### WHAT TO PRODUCE
Reproduce exactly the lines from the top of the records below through the line holding "bpy.context.scene.collection.objects.link(lamp)".

Stored items from a collection:
===============

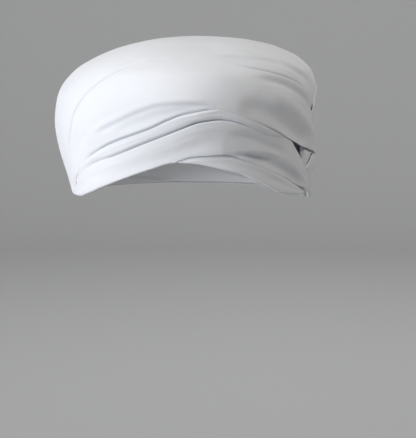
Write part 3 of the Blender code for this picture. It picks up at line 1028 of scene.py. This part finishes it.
def sweep():
    """The paper's profile, turned about the upright axis."""
    profile = [(0.5, FLOOR_LEVEL), (1.2, FLOOR_LEVEL)]
    for angle in np.linspace(0, math.pi / 2, SWEEP_STEPS):
        reach = FLOOR_REACH + SWEEP_BEND * math.sin(angle)
        profile.append((reach, FLOOR_LEVEL + SWEEP_BEND * (1 - math.cos(angle))))
    points = [(0.0, 0.0, FLOOR_LEVEL)]
    for reach, height in profile:
        for angle in np.linspace(0, 2 * math.pi, SWEEP_SIDES, endpoint=False):
            points.append((reach * math.cos(angle), reach * math.sin(angle), height))
    faces = []
    for i in range(SWEEP_SIDES):
        j = (i + 1) % SWEEP_SIDES
        faces.append((0, 1 + i, 1 + j))
        for ring in range(len(profile) - 1):
            low, high = 1 + ring * SWEEP_SIDES, 1 + (ring + 1) * SWEEP_SIDES
            faces.append((low + i, high + i, high + j, low + j))
    mesh = bpy.data.meshes.new("paper_sweep")
    mesh.from_pydata(points, [], faces)
    mesh.shade_smooth()
    paper = bpy.data.materials.new("pale_paper")
    paper.use_nodes = True
    shader = paper.node_tree.nodes["Principled BSDF"]
    shader.inputs["Base Color"].default_value = PAPER
    shader.inputs["Roughness"].default_value = 0.95
    shader.inputs["Specular IOR Level"].default_value = 0.1
    mesh.materials.append(paper)
    piece = bpy.data.objects.new("paper_sweep", mesh)
    bpy.context.scene.collection.objects.link(piece)


sweep()

# Lights
# Plain studio softboxes: a strong cool one at image left, a weak one low beside it, a warmer one high
# at image right, one overhead, and one behind the turban that lights only the backdrop.


def softbox(name, place, aim, size, watts, colour=(1.0, 1.0, 1.0)):
    """A square area light turned to its aim."""
    light = bpy.data.lights.new(name, "AREA")
    light.color = colour
    light.shape = "SQUARE"
    light.size = size
    light.energy = watts
    lamp = bpy.data.objects.new(name, light)
    lamp.location = place
    lamp.rotation_euler = (Vector(aim) - Vector(place)).to_track_quat("-Z", "Y").to_euler()
    bpy.context.scene.collection.objects.link(lamp)


BODY_CENTRE = (0.0, 0.0, -0.05)
BACKDROP_FOOT = (0.0, 2.6, -0.3)
COOL = (0.945, 0.97, 1.02)
WARM = (1.0, 0.975, 0.925)
softbox("key_softbox", (-1.42, -1.33, 0.2), BODY_CENTRE, 1.0, 36, COOL)
softbox("low_softbox", (-0.9, -1.6, -0.25), BODY_CENTRE, 0.7, 1)
softbox("fill_softbox", (1.2, -0.5, 1.5), BODY_CENTRE, 0.6, 12.3, WARM)
softbox("backdrop_softbox", (0.0, 0.9, 1.3), BACKDROP_FOOT, 0.8, 15.5)
softbox("top_softbox", (-0.2, 0.1, 1.9), BODY_CENTRE, 0.9, 8)

AIR_COLOUR = (0.95, 0.97, 1.0, 1.0)
AIR_LIGHT = 0.13

world = bpy.data.worlds.new("studio_air")
bpy.context.scene.world = world
world.use_nodes = True
air = world.node_tree.nodes["Background"]
air.inputs["Color"].default_value = AIR_COLOUR
air.inputs["Strength"].default_value = AIR_LIGHT
bpy.context.scene.view_settings.view_transform = "Standard"

# Camera
# It looks at the turban's brow from a little to image right of its middle and a little above.
# A long lens, a metre and a half away, hardly bends the turban's form.

CAMERA_DISTANCE = 1.5
CAMERA_TURN = math.radians(6.5)
CAMERA_TILT = math.radians(7.0)
PICTURE_HEIGHT = 438
PICTURE_WIDTH = 416
PIXELS_PER_METRE = 1370
AXIS_PIXEL = 192
AIM_HEIGHT = -0.123
SENSOR = 36.0


def camera():
    """The camera, placed by its distance, turn and tilt and framed by pixels a metre."""
    back = Vector((
        math.sin(CAMERA_TURN) * math.cos(CAMERA_TILT),
        -math.cos(CAMERA_TURN) * math.cos(CAMERA_TILT),
        math.sin(CAMERA_TILT),
    ))
    right = Vector((math.cos(CAMERA_TURN), math.sin(CAMERA_TURN), 0.0))
    aim = Vector((0, 0, AIM_HEIGHT)) + right * (PICTURE_WIDTH / 2 - AXIS_PIXEL) / PIXELS_PER_METRE
    lens = bpy.data.cameras.new("view")
    lens.sensor_fit = "VERTICAL"
    lens.sensor_height = SENSOR
    lens.lens = SENSOR * CAMERA_DISTANCE * PIXELS_PER_METRE / PICTURE_HEIGHT
    lens.clip_end = 30
    eye = bpy.data.objects.new("view", lens)
    eye.location = aim + back * CAMERA_DISTANCE
    eye.rotation_euler = back.to_track_quat("Z", "Y").to_euler()
    bpy.context.scene.collection.objects.link(eye)
    bpy.context.scene.camera = eye


camera()
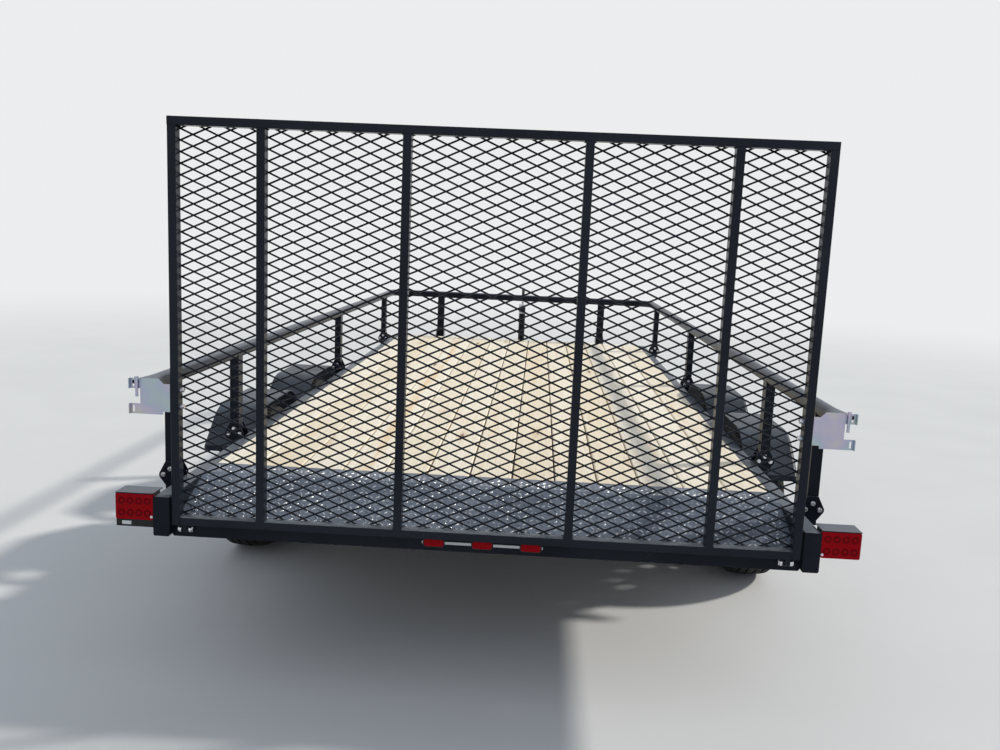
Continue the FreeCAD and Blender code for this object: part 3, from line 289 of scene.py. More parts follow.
def finished(coat, radius, reach, *nodes):
    """Makes modelled pieces whole from their facets, and rounds the arrises longer than the reach."""
    for node in nodes:
        shape = bmesh.new()
        shape.from_mesh(frame["nodes"][node].data)
        bmesh.ops.remove_doubles(shape, verts=shape.verts, dist=MERGE)
        for edge in shape.edges:
            edge.smooth = True
        bmesh.ops.dissolve_limit(shape, angle_limit=FLAT_TURN, verts=shape.verts, edges=shape.edges)
        arrises = [edge for edge in shape.edges if edge.is_convex and edge.calc_face_angle(0.0) > ARRIS_TURN
                   and edge.calc_length() > reach]
        if radius and arrises:
            rounded = bmesh.ops.bevel(shape, geom=arrises, offset=radius, offset_type="OFFSET", segments=2,
                                      profile=0.5, affect="EDGES", material=-1, clamp_overlap=True)["faces"]
            bent = set(rounded)
            for face in rounded:
                for edge in face.edges:
                    edge.smooth = all(beside in bent for beside in edge.link_faces)
        piece(node + "_finished", shape, coat, frame["nodes"][node]["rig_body"], SLOTS[node], node)


def weld(shape, start, end, width):
    """A weld bead laid between two points in overlapping ripples."""
    way = end - start
    turn = way.to_track_quat("X", "Z").to_matrix().to_4x4()
    ripples = max(2, round(way.length / (0.4 * width)))
    for ripple in range(ripples + 1):
        place = Matrix.Translation(start + way * (ripple / ripples)) @ turn
        bmesh.ops.create_icosphere(shape, subdivisions=1, radius=width / 2,
                                   matrix=place @ Matrix.Diagonal((0.8, 1.0, 0.8, 1.0)))


def powder_coat(name, dark, light, gloss, shine):
    """A black powder coat between two tones."""
    coat = Coat(name, Specular_IOR_Level=shine)
    cloud = coat.noise(2.6, 4.0)
    specks = coat.noise(95.0, 2.0).rise(0.66, 0.74)
    upper = coat.facing("Z").rise(0.55, 1.0)
    dust = upper * coat.noise(7.0, 5.0).rise(0.25, 0.75)
    film = (1.0 - coat.axis("Z").rise(0.15, 0.75)) * cloud
    tone = cloud.rise(0.3, 0.7).blend(dark, light)
    # Painted sheen: faces that point up are blended towards pale blue-grey, a painted reflection of the sky.
    painted_sky_sheen = (upper * 0.42).blend(tone, (0.25, 0.29, 0.36, 1.0))
    dusty = (dust * 0.20 + film * 0.05 + specks * 0.04).blend(painted_sky_sheen, (0.22, 0.215, 0.20, 1.0))
    rough = gloss + cloud * 0.08 + dust * 0.14 + specks * 0.1
    return coat.wear(dusty, rough, relief=coat.noise(420.0, 2.0), depth=0.00012)


frame_coat = powder_coat("frame_powder_coat", (0.005, 0.0075, 0.0130, 1.0), (0.010, 0.0135, 0.0210, 1.0),
                         0.26, 0.08)
finished(frame_coat, 0.0, 0.0, "side_rail_left", "side_rail_right")
finished(frame_coat, 0.002, 0.05, "header", "crossmembers", "tongue_beam_left", "tongue_beam_right")
finished(frame_coat, 0.0012, 0.03, "rear_sill", "jack_plate")
FRAME_BEADS = (  # start and end as distance out, station and height, then the bead's width
    ((0.984, 4.7602, 0.520), (0.984, 4.7602, 0.633), 0.008),
    ((0.984, 0.0300, 0.512), (0.984, 0.0300, 0.541), 0.007),
    ((0.534, 4.7610, 0.5125), (0.579, 4.7610, 0.5125), 0.009),
    ((0.777, 4.3000, 0.5125), (0.756, 4.3450, 0.5125), 0.009))
beads = bmesh.new()
for side in (-1, 1):
    for (out, *start), (end_out, *end), wide in FRAME_BEADS:
        weld(beads, spot(side * out, *start), spot(side * end_out, *end), wide)
piece("frame_welds", beads, frame_coat, "chassis", "frame_black")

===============

### THE COMPLETED TASK
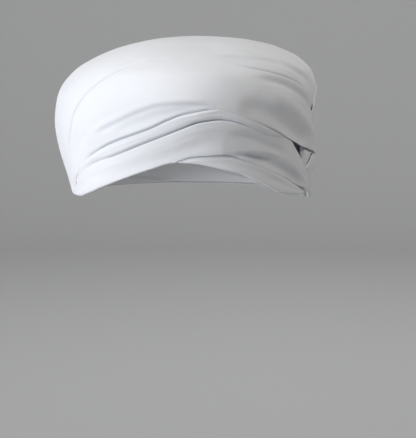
Write part 3 of the Blender code for this picture. It picks up at line 1028 of scene.py. This part finishes it.
def sweep():
    """The paper's profile, turned about the upright axis."""
    profile = [(0.5, FLOOR_LEVEL), (1.2, FLOOR_LEVEL)]
    for angle in np.linspace(0, math.pi / 2, SWEEP_STEPS):
        reach = FLOOR_REACH + SWEEP_BEND * math.sin(angle)
        profile.append((reach, FLOOR_LEVEL + SWEEP_BEND * (1 - math.cos(angle))))
    points = [(0.0, 0.0, FLOOR_LEVEL)]
    for reach, height in profile:
        for angle in np.linspace(0, 2 * math.pi, SWEEP_SIDES, endpoint=False):
            points.append((reach * math.cos(angle), reach * math.sin(angle), height))
    faces = []
    for i in range(SWEEP_SIDES):
        j = (i + 1) % SWEEP_SIDES
        faces.append((0, 1 + i, 1 + j))
        for ring in range(len(profile) - 1):
            low, high = 1 + ring * SWEEP_SIDES, 1 + (ring + 1) * SWEEP_SIDES
            faces.append((low + i, high + i, high + j, low + j))
    mesh = bpy.data.meshes.new("paper_sweep")
    mesh.from_pydata(points, [], faces)
    mesh.shade_smooth()
    paper = bpy.data.materials.new("pale_paper")
    paper.use_nodes = True
    shader = paper.node_tree.nodes["Principled BSDF"]
    shader.inputs["Base Color"].default_value = PAPER
    shader.inputs["Roughness"].default_value = 0.95
    shader.inputs["Specular IOR Level"].default_value = 0.1
    mesh.materials.append(paper)
    piece = bpy.data.objects.new("paper_sweep", mesh)
    bpy.context.scene.collection.objects.link(piece)


sweep()

# Lights
# Plain studio softboxes: a strong cool one at image left, a weak one low beside it, a warmer one high
# at image right, one overhead, and one behind the turban that lights only the backdrop.


def softbox(name, place, aim, size, watts, colour=(1.0, 1.0, 1.0)):
    """A square area light turned to its aim."""
    light = bpy.data.lights.new(name, "AREA")
    light.color = colour
    light.shape = "SQUARE"
    light.size = size
    light.energy = watts
    lamp = bpy.data.objects.new(name, light)
    lamp.location = place
    lamp.rotation_euler = (Vector(aim) - Vector(place)).to_track_quat("-Z", "Y").to_euler()
    bpy.context.scene.collection.objects.link(lamp)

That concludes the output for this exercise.